I find that idea very out of step with reality, but it’s worth asking: how did you know the difference? How did you know when you woke up that you hadn’t consented? That it wasn’t just, you got drunk and had sex?
Because I couldn’t take a breath without hearing those guys joke about fucking my dead body. I knew very deep down that something horrific had happened. I knew I had not had the chance to make the choice. I did not want to fuck that guy. I did not in any way want to give him access to my body.
I know, when I’ve had drunk sex—vague memories, unclear situations—that I was an active participant. People would tell me the morning after, “You said this, you did this,” and I’d be like, “Sure, that sounds like me.”
There is a difference between having drunk sex and having someone penetrate you when you are lying there, basically unconscious.
Now, I could go into some extended analysis about the sexual mores of these two women and self-protection and all that. But I’m not going to–one, because it’s not my place to judge their mores, and two, because we’re Considering the Rapist here, and their comments give me a wee bit of insight into what college campus rapists might particularly be getting off on: bodies that are warm and limp and completely defenseless. In the Jezebel article, the interviewee said when she woke up and discovered where she was the morning after the rape, a man outside the room marveled that the man who’d raped her “is a necrophiliac, he likes to fuck dead girls.”
Hopefully, I don’t have to explain to any readers of this blog how vaginas and other female body cavities are always in use and not open to the sexual pleasure of others whether the body’s owner is awake, asleep, or incapacitated. I also don’t think I need to explain how the fantasy of a woman drunk or passed out in the vicinity of a male virgin/nerd/guy who’s hit a dry spell in his sex life is considered funny or even a dream come true in popular culture. (Just think back to the movie “Sixteen Candles” if you want a taste of how the fantasy works.) What I would suggest, however, is that men who like to fuck “dead” bodies may not stop with female ones.
So many men who patrol the comment boards of various media outlets are quick to pounce on articles that don’t consider how men who are falsely accused of rape have their lives turned upside down for no reason. I’m certainly not saying this doesn’t happen, but what I am saying is that this rhetorical stance (while being patently offensive to rape victims) seems to buy into the idea that a man can have sex with a semi- or fully unconscious woman “accidentally” or because he’s fulfilling his dream of getting laid for the first time, or getting laid with a beautiful body, or getting laid with a particular beautiful body he’s been worshiping from afar. The commenter implicitly sympathizes with the man accused: this is the dream, the commenter says, and I could just as easily be caught up in it as the next man.

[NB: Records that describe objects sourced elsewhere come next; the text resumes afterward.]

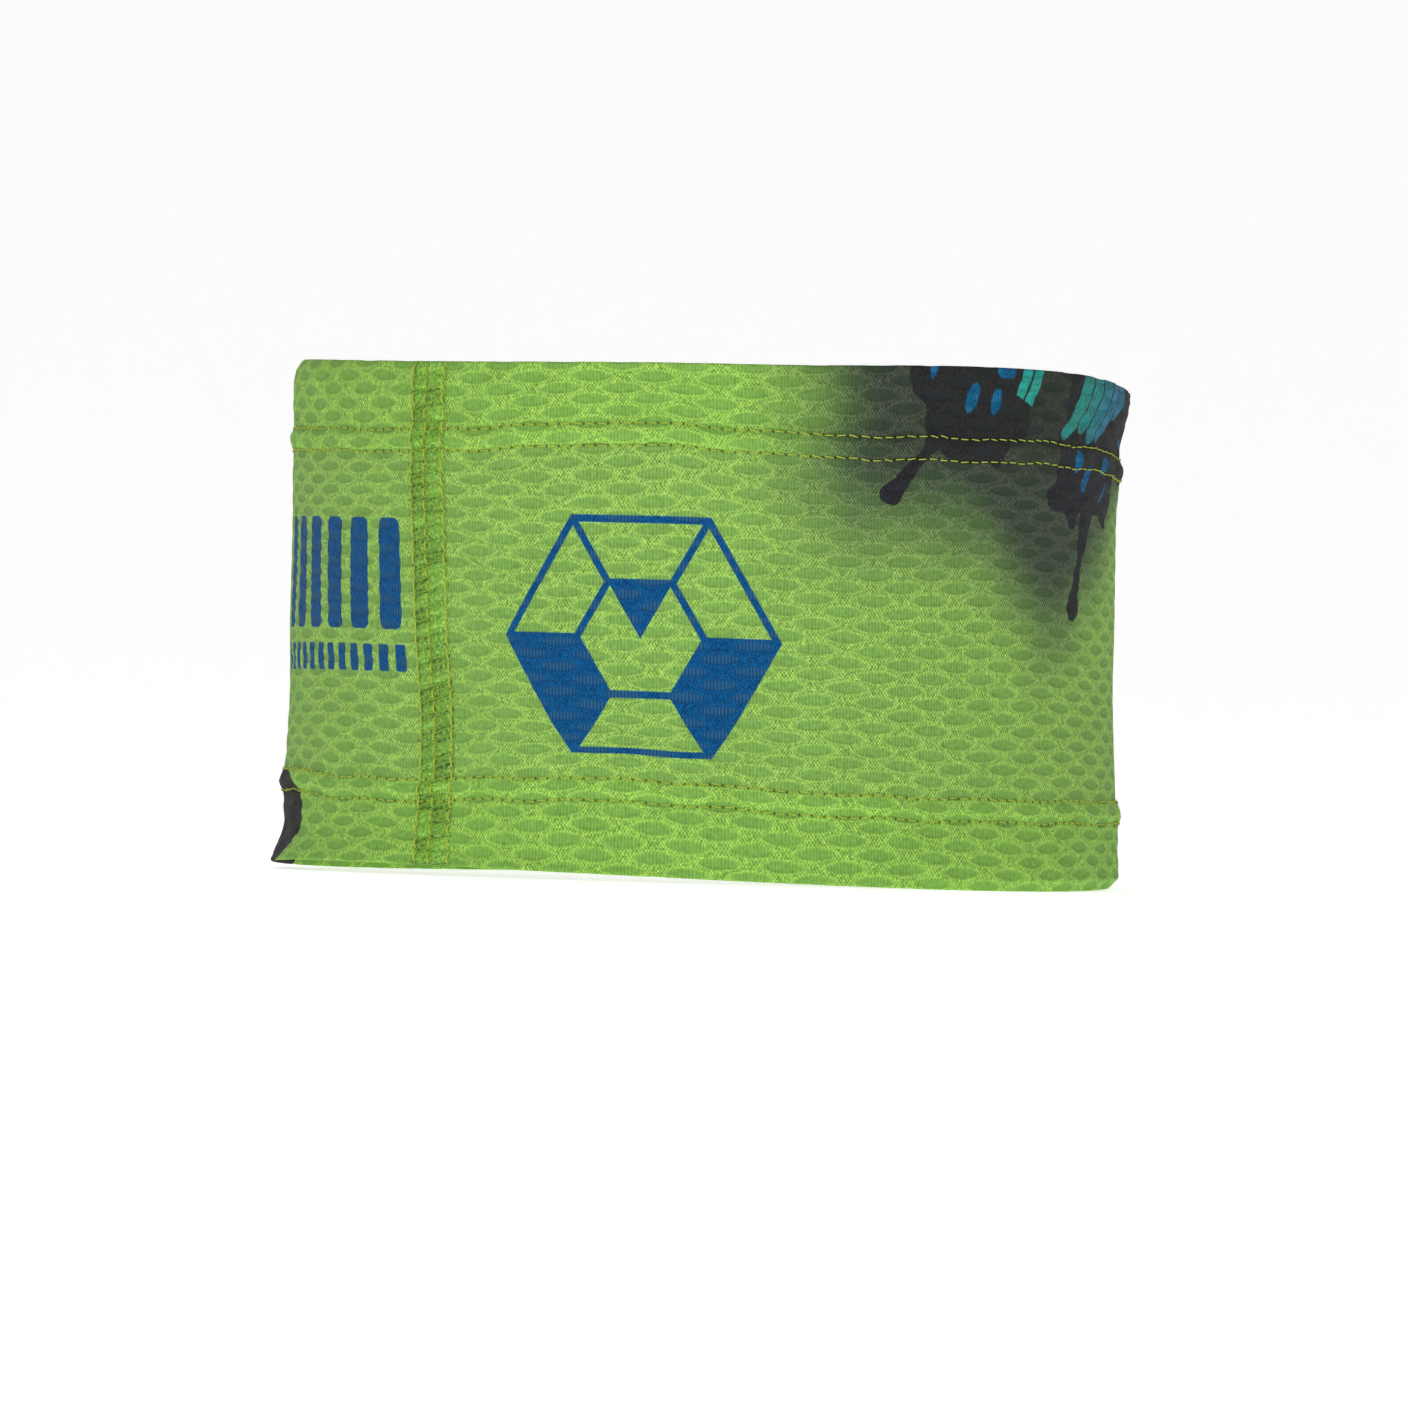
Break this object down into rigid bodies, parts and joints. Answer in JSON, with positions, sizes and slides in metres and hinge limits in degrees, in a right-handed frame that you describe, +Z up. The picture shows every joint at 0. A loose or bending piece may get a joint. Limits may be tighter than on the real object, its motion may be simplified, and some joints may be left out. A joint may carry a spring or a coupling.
{
  "type": "sports sweatband",
  "caption": "Stretchy mesh-knit sweatband worn round the head: a printed open tube of cloth with a flat seam and a stitched hem at each rim.",
  "frame": {"origin": "centre of the plane that the lower rim rests on", "axes": "+Z up along the axis of the tube, from the lower rim to the upper rim; -Y faces the side that carries the printed emblem; the seam is 41 degrees to the left of -Y as seen from outside"},
  "size_m": [0.1652, 0.1652, 0.1],
  "materials": {
    "printed_mesh": "polyester and elastane mesh knit, lime green, dye-printed on the outer side",
    "needle_thread": "spun polyester sewing thread, yellow green",
    "overlock_thread": "textured polyester looper thread, leaf green"
  },
  "bodies": {
    "root": {"mesh_panel": "printed_mesh", "bottom_hem_outer_row_thread": "needle_thread", "bottom_hem_inner_row_thread": "needle_thread", "bottom_hem_looper_thread": "overlock_thread", "top_hem_outer_row_thread": "needle_thread", "top_hem_inner_row_thread": "needle_thread", "top_hem_looper_thread": "overlock_thread", "seam_left_needle_thread": "needle_thread", "seam_middle_needle_thread": "needle_thread", "seam_right_needle_thread": "needle_thread", "seam_cover_thread": "overlock_thread", "seam_looper_thread": "overlock_thread"}
  },
  "joints": []
}
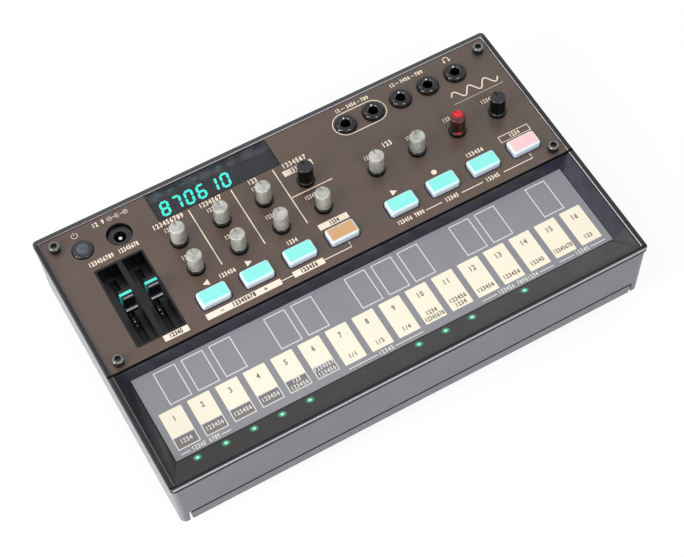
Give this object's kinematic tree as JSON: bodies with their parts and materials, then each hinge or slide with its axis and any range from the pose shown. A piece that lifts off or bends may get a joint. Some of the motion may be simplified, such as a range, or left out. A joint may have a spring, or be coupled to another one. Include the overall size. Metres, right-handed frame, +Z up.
{
  "type": "fm synthesizer",
  "caption": "Compact tabletop synthesizer: bronze control panel with clear knobs, lit buttons and two sliders over a recessed printed touch keyboard.",
  "frame": {"origin": "on the table under the middle of the case, level with the feet's undersides", "axes": "+X to the right as the player sits, +Y away from the player, +Z up"},
  "size_m": [0.1934, 0.1154, 0.045],
  "materials": {
    "smoked_cover": "smoked gloss",
    "grey_shell": "satin",
    "grey_cover": "satin",
    "grey_door": "satin",
    "bronze_panel": "satin anodised",
    "dark_screw": "dark nickel",
    "foot_rubber": "matt",
    "smoked_window": "polished, smoked",
    "display_black": "gloss with lit segments",
    "black_satin": "satin",
    "printed_sheet": "satin, printed",
    "green_board": "solder mask",
    "lamp_clear": "clear, lit",
    "brass_post": "turned",
    "black_gloss": "gloss",
    "steel_case": "pressed",
    "speaker_paper": "matt paper",
    "cell_jacket": "plain jacket",
    "nickel_contact": "bright",
    "cable_grey": "satin",
    "chip_black": "matt",
    "smoked_button": "smoked gloss",
    "red_cap": "dark translucent red",
    "black_cap": "gloss",
    "clear_knob": "clear frosted",
    "milky_button": "milky translucent",
    "cyan_blade": "clear, lit"
  },
  "bodies": {
    "case": {"top_cover": "smoked_cover", "base_shell": "grey_shell", "bottom_cover": "grey_cover", "front_panel": "bronze_panel", "panel_screws": "dark_screw", "case_screws": "dark_screw", "rubber_feet": "foot_rubber", "display_window": "smoked_window", "display_module": "display_black", "slider_bezel": "black_satin", "keyboard_sheet": "printed_sheet", "touch_board": "green_board", "step_lamps": "lamp_clear", "main_board": "green_board", "control_board": "green_board", "board_posts": "brass_post", "pot_bodies": "black_gloss", "slide_pots": "steel_case", "tact_switches": "black_satin", "power_inlet": "black_satin", "speaker_frame": "steel_case", "speaker_cone": "speaker_paper", "battery_cells": "cell_jacket", "battery_contacts": "nickel_contact", "ribbon_cable": "cable_grey", "board_parts": "chip_black", "jack_socket_1": "black_gloss", "jack_socket_2": "black_gloss", "jack_socket_3": "black_gloss", "jack_socket_4": "black_gloss", "jack_socket_5": "black_gloss"},
    "knob_left_back_1": {"knob_left_back_1": "clear_knob"},
    "knob_left_front_1": {"knob_left_front_1": "clear_knob"},
    "knob_left_back_2": {"knob_left_back_2": "clear_knob"},
    "knob_left_front_2": {"knob_left_front_2": "clear_knob"},
    "knob_left_back_3": {"knob_left_back_3": "clear_knob"},
    "knob_left_front_3": {"knob_left_front_3": "clear_knob"},
    "knob_left_back_4": {"knob_left_back_4": "black_cap", "knob_left_back_4_shaft": "clear_knob"},
    "knob_left_front_4": {"knob_left_front_4": "clear_knob"},
    "knob_right_1": {"knob_right_1": "clear_knob"},
    "knob_right_2": {"knob_right_2": "clear_knob"},
    "knob_right_3": {"knob_right_3": "red_cap", "knob_right_3_shaft": "clear_knob"},
    "knob_right_4": {"knob_right_4": "black_cap", "knob_right_4_shaft": "clear_knob"},
    "button_left_1": {"button_left_1": "milky_button"},
    "button_left_2": {"button_left_2": "milky_button"},
    "button_left_3": {"button_left_3": "milky_button"},
    "button_left_4": {"button_left_4": "milky_button"},
    "button_right_1": {"button_right_1": "milky_button"},
    "button_right_2": {"button_right_2": "milky_button"},
    "button_right_3": {"button_right_3": "milky_button"},
    "button_right_4": {"button_right_4": "milky_button"},
    "power_button": {"power_button": "smoked_button"},
    "slider_left": {"slider_cap_left": "black_satin", "slider_blade_left": "cyan_blade"},
    "slider_right": {"slider_cap_right": "black_satin", "slider_blade_right": "cyan_blade"},
    "battery_door": {"battery_door": "grey_door"}
  },
  "joints": [
    {"name": "knob_left_back_1_turn", "type": "hinge", "parent": "case", "child": "knob_left_back_1", "pos_m": [-0.0491, 0.0311, 0.04], "axis": [0, 0, 1], "range_deg": [-150, 150]},
    {"name": "knob_left_front_1_turn", "type": "hinge", "parent": "case", "child": "knob_left_front_1", "pos_m": [-0.0491, 0.0175, 0.04], "axis": [0, 0, 1], "range_deg": [-150, 150]},
    {"name": "knob_left_back_2_turn", "type": "hinge", "parent": "case", "child": "knob_left_back_2", "pos_m": [-0.03152, 0.0311, 0.04], "axis": [0, 0, 1], "range_deg": [-150, 150]},
    {"name": "knob_left_front_2_turn", "type": "hinge", "parent": "case", "child": "knob_left_front_2", "pos_m": [-0.03152, 0.0175, 0.04], "axis": [0, 0, 1], "range_deg": [-150, 150]},
    {"name": "knob_left_back_3_turn", "type": "hinge", "parent": "case", "child": "knob_left_back_3", "pos_m": [-0.01395, 0.0311, 0.04], "axis": [0, 0, 1], "range_deg": [-150, 150]},
    {"name": "knob_left_front_3_turn", "type": "hinge", "parent": "case", "child": "knob_left_front_3", "pos_m": [-0.01395, 0.0175, 0.04], "axis": [0, 0, 1], "range_deg": [-150, 150]},
    {"name": "knob_left_back_4_turn", "type": "hinge", "parent": "case", "child": "knob_left_back_4", "pos_m": [0.00363, 0.0311, 0.04], "axis": [0, 0, 1], "range_deg": [-150, 150]},
    {"name": "knob_left_front_4_turn", "type": "hinge", "parent": "case", "child": "knob_left_front_4", "pos_m": [0.00363, 0.0175, 0.04], "axis": [0, 0, 1], "range_deg": [-150, 150]},
    {"name": "knob_right_1_turn", "type": "hinge", "parent": "case", "child": "knob_right_1", "pos_m": [0.02873, 0.0219, 0.04], "axis": [0, 0, 1], "range_deg": [-150, 150]},
    {"name": "knob_right_2_turn", "type": "hinge", "parent": "case", "child": "knob_right_2", "pos_m": [0.0463, 0.0219, 0.04], "axis": [0, 0, 1], "range_deg": [-150, 150]},
    {"name": "knob_right_3_turn", "type": "hinge", "parent": "case", "child": "knob_right_3", "pos_m": [0.06388, 0.0219, 0.04], "axis": [0, 0, 1], "range_deg": [-150, 150]},
    {"name": "knob_right_4_turn", "type": "hinge", "parent": "case", "child": "knob_right_4", "pos_m": [0.08145, 0.0219, 0.04], "axis": [0, 0, 1], "range_deg": [-150, 150]},
    {"name": "button_left_1_press", "type": "slide", "parent": "case", "child": "button_left_1", "axis": [0, 0, -1], "range_m": [0, 0.0008], "stiffness_N_per_m": 150, "springref_m": -0.0004},
    {"name": "button_left_2_press", "type": "slide", "parent": "case", "child": "button_left_2", "axis": [0, 0, -1], "range_m": [0, 0.0008], "stiffness_N_per_m": 150, "springref_m": -0.0004},
    {"name": "button_left_3_press", "type": "slide", "parent": "case", "child": "button_left_3", "axis": [0, 0, -1], "range_m": [0, 0.0008], "stiffness_N_per_m": 150, "springref_m": -0.0004},
    {"name": "button_left_4_press", "type": "slide", "parent": "case", "child": "button_left_4", "axis": [0, 0, -1], "range_m": [0, 0.0008], "stiffness_N_per_m": 150, "springref_m": -0.0004},
    {"name": "button_right_1_press", "type": "slide", "parent": "case", "child": "button_right_1", "axis": [0, 0, -1], "range_m": [0, 0.0008], "stiffness_N_per_m": 150, "springref_m": -0.0004},
    {"name": "button_right_2_press", "type": "slide", "parent": "case", "child": "button_right_2", "axis": [0, 0, -1], "range_m": [0, 0.0008], "stiffness_N_per_m": 150, "springref_m": -0.0004},
    {"name": "button_right_3_press", "type": "slide", "parent": "case", "child": "button_right_3", "axis": [0, 0, -1], "range_m": [0, 0.0008], "stiffness_N_per_m": 150, "springref_m": -0.0004},
    {"name": "button_right_4_press", "type": "slide", "parent": "case", "child": "button_right_4", "axis": [0, 0, -1], "range_m": [0, 0.0008], "stiffness_N_per_m": 150, "springref_m": -0.0004},
    {"name": "power_button_press", "type": "slide", "parent": "case", "child": "power_button", "axis": [0, 0, -1], "range_m": [0, 0.0008], "stiffness_N_per_m": 150, "springref_m": -0.0004},
    {"name": "slider_left_slide", "type": "slide", "parent": "case", "child": "slider_left", "axis": [0, 1, 0], "range_m": [-0.01, 0.01]},
    {"name": "slider_right_slide", "type": "slide", "parent": "case", "child": "slider_right", "axis": [0, 1, 0], "range_m": [-0.01, 0.01]},
    {"name": "battery_door_slide", "type": "slide", "parent": "case", "child": "battery_door", "axis": [0, -1, 0], "range_m": [0, 0.008]}
  ]
}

What the commenter doesn’t tend to see is that people who are into raping others will rape anyone if the opportunity arises. In 2009, male prisoners-of-war in Uganda were gang-raped repeatedly by their captors over the course of days or weeks. In 2012, the National Crime Victimization Survey studied 40,000 households in the U.S. and revealed that 38% of the rapes reported had male victims. Further, over 46 percent of those rapes with male victims involved female attackers. Yes, that’s right: men can get raped by women. And according to a recent article on Cracked, the experience isn’t funny or a dream come true.
So if people who rape will rape anyone, and rapes are happening on college campuses–particularly in frat houses–what makes the men who are so skeptical of female survivors and so eager to exonerate potential rapists think that they’d be safe in a frat house after a stint of binge drinking? What makes them think that some passing fraternity brother (or group of brothers) wouldn’t find a vulnerable first-year or nerd an easy target for a reaming with an empty bottle? Or worse? Sure, guys in frats don’t want to be seen as gay, but rape isn’t about sexual orientation. It’s about power. And if a guy or an assortment of guys thinks it would be fun to fuck up your genitalia while you’re sleeping, they’re going to. Count on it.
How much money do you want to bet that there are men out there who have been sexually assaulted on college campuses, men keeping their trauma a secret because they don’t want to face the backlash if they speak up? Or because they know they’ll have to explain why they were underage and lied their way into a boozefest and got so drunk they couldn’t defend themselves? Or because they’ve rationalized the whole thing as just a harmless prank, and they were probably asking for it anyway?
We do everyone a disservice when we ignore the fact that everyone gets raped by rapists. We should find the men who get raped on college campuses and encourage them to tell their stories, just as we encourage women to do so. It shouldn’t be the case that we have to include men in an issue to get society to listen to women. But as a civilized society, we also have to face the fact that everyone gets raped and stop laughing (or, even worse, cheering) at the idea that men get raped and make a greater effort to include everyone in the healing process.